[Stored items]
::::

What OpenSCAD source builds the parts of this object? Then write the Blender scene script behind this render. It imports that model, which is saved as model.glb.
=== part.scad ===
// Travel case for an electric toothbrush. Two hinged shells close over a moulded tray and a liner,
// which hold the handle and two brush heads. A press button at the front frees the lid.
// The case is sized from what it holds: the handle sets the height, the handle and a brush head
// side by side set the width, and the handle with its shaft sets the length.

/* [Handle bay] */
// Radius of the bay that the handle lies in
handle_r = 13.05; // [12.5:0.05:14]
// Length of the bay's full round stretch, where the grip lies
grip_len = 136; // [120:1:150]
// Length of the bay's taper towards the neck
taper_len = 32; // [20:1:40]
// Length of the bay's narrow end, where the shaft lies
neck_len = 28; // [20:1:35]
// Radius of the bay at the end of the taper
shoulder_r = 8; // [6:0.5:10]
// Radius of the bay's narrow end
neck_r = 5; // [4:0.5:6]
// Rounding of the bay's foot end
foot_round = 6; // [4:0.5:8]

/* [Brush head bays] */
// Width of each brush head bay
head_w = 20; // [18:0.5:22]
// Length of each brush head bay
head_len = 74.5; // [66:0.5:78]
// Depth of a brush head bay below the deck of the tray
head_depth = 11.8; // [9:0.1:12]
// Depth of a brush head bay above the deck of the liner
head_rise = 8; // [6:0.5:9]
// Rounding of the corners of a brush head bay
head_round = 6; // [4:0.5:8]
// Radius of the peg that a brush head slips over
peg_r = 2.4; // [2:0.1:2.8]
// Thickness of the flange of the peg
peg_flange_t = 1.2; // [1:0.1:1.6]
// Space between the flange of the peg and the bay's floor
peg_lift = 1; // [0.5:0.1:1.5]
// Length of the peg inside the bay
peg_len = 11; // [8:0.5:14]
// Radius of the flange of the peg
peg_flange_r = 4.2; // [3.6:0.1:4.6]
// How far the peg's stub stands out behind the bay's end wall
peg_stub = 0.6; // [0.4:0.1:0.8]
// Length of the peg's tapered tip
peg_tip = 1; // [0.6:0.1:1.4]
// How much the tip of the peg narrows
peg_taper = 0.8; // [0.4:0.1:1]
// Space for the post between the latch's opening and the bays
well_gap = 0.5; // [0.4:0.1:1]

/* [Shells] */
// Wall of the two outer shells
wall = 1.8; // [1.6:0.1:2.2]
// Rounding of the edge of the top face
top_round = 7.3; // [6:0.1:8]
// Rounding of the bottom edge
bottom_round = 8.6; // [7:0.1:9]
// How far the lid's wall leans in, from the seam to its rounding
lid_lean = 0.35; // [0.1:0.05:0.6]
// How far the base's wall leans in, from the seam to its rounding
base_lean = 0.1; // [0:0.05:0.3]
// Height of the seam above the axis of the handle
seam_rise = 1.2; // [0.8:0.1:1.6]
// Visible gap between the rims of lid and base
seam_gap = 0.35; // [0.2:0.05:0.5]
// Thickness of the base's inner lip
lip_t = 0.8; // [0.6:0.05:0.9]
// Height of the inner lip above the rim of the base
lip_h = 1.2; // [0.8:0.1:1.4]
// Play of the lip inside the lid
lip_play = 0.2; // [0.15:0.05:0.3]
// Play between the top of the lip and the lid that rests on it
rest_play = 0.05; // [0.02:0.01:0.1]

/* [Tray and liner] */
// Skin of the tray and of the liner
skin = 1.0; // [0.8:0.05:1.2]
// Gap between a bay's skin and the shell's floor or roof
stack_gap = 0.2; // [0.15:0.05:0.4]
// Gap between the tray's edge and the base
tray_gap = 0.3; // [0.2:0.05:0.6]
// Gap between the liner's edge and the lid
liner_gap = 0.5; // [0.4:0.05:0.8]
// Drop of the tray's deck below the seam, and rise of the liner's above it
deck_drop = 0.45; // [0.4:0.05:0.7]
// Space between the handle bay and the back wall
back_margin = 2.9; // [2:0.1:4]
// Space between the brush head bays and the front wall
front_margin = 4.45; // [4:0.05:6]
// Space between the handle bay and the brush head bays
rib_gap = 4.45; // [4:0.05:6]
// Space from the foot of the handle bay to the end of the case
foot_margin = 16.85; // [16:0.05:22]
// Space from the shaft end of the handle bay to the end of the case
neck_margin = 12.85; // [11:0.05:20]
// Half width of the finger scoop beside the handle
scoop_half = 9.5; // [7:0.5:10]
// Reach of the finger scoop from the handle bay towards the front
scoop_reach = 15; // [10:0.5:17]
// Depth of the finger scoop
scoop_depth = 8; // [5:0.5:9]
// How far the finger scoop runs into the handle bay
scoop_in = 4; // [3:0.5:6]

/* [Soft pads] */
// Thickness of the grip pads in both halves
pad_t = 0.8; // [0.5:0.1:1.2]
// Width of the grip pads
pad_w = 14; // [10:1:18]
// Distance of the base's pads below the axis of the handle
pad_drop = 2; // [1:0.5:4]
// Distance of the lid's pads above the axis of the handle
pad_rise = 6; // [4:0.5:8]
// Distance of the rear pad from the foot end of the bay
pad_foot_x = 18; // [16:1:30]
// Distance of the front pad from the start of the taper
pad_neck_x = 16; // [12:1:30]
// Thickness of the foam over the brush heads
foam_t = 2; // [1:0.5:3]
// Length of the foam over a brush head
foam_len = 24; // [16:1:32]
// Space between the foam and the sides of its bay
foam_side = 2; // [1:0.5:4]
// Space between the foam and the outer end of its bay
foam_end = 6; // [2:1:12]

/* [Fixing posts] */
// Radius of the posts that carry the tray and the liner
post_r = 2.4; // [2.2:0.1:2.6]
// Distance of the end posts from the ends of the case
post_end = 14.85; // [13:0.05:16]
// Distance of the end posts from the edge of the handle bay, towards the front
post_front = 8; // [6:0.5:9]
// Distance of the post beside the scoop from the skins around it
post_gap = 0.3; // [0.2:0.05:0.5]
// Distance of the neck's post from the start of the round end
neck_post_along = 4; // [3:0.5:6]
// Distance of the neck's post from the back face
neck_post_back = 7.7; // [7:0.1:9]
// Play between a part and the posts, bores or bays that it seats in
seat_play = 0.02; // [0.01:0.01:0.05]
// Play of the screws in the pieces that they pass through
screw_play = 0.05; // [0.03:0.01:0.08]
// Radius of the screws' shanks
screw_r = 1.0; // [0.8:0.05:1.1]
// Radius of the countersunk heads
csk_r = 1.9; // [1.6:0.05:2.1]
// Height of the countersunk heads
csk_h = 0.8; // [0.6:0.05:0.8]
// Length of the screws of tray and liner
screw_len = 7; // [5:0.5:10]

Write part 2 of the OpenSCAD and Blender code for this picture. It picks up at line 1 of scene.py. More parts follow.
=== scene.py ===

::::

### Brief
Pull out all lines containing the word "Blender" from the entries above.

### Solution to the problem
What OpenSCAD source builds the parts of this object? Then write the Blender scene script behind this render. It imports that model, which is saved as model.glb.
Write part 2 of the OpenSCAD and Blender code for this picture. It picks up at line 1 of scene.py. More parts follow.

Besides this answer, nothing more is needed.